Single by Selena

from the album Dreaming of You
- Released: December 24, 1995
- Recorded: 1994
- Studio: Cherokee Studios (Hollywood, California); Q-Productions (Corpus Christi, TX);
- Genre: Latin
- Length: 2:19
- Label: EMI
- Songwriter: Felipe Bermejo
- Producer: José Hernàndez

Selena singles chronology
| "Techno Cumbia" (1995) | "El Toro Relajo" (1995) | "I'm Getting Used to You" (1996) |

= El Toro Relajo =

"El Toro Relajo" (Eng.: The Partying Bull) is a popular mariachi song written by Felipe Bermejo and has been recorded by several artists. Selena recorded the song in 1994 for the soundtrack of the 1995 film Don Juan DeMarco.

== Critical reception ==
Enrique Lopetegui of the Los Angeles Times wrote: "But it's the two new Spanish ranchera songs [El Toro Relajo and Tú Sólo Tú], backed by El Monte's Mariachi Sol de Mexico, that are most impressive, as Selena effortlessly adapted to a difficult style she wasn't very familiar with, However Selena was sick during the recording, so her voice wasn't in good shape."

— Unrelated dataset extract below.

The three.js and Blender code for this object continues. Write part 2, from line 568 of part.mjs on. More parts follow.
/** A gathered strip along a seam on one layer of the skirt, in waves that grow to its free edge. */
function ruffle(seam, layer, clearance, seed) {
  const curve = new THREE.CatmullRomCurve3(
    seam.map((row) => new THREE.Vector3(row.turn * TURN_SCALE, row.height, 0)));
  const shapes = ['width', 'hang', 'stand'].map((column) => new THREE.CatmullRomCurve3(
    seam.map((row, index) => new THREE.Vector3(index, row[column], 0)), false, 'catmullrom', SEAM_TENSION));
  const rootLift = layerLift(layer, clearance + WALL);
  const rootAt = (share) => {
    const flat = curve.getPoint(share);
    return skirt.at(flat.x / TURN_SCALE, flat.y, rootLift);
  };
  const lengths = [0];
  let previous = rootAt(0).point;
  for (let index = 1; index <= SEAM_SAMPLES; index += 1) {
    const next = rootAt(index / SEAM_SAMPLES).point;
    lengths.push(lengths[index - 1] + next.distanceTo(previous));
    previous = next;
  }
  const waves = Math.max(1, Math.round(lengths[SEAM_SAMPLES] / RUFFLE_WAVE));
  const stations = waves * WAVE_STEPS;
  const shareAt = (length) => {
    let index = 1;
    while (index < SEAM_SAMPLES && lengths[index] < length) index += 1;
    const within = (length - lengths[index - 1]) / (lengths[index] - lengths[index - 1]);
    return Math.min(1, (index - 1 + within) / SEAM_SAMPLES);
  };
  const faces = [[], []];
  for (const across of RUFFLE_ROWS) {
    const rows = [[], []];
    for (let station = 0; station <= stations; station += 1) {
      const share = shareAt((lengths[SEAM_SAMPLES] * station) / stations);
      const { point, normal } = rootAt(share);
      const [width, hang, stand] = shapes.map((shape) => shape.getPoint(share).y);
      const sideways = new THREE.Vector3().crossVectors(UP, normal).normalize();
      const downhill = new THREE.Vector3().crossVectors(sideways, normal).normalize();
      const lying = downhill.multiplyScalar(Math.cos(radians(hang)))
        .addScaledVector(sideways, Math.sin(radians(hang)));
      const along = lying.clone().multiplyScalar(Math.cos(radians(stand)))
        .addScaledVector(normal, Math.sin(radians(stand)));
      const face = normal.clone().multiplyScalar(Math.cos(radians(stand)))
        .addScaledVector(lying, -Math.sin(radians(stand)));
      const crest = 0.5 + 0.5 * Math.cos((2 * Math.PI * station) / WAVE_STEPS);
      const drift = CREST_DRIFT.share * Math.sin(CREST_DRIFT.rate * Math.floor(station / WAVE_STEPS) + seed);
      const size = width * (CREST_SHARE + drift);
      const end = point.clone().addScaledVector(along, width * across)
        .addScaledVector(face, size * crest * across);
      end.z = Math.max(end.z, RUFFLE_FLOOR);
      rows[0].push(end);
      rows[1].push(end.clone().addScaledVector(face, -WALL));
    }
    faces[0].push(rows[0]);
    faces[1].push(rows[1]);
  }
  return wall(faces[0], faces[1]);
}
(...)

==Linda Ronstadt version==
Linda Ronstadt included this track on her album Mas Canciones in 1991.

==Selena version==
The song was included on the album Dreaming of You, recorded by Selena, and was released as the fifth single from that album (the second in Spanish). The single could not match the success of the previous singles in the Billboard Hot Latin Tracks, peaking only at number 24.

- Chart Performance

| Chart (1995) | Peak position |
|---|---|
| US Hot Latin Songs (Billboard) | 24 |
| US Regional Mexican Songs (Billboard) | 14 |
| Mexico Ranchero (El Siglo de Torreón) | 9 |

==Personnel==
- Arranged and produced by: José Hernàndez
- Vocals: Selena
- Chorus and special guests: Mariachi Sol de México
- Engineered by: Bruce Robb
- Mixed by: Robb Bross, Productions
- Recorded at: Cherokee Studio, CA
- Selena's vocals recorded at: Q-Zone Studios, Corpus Christi, TX.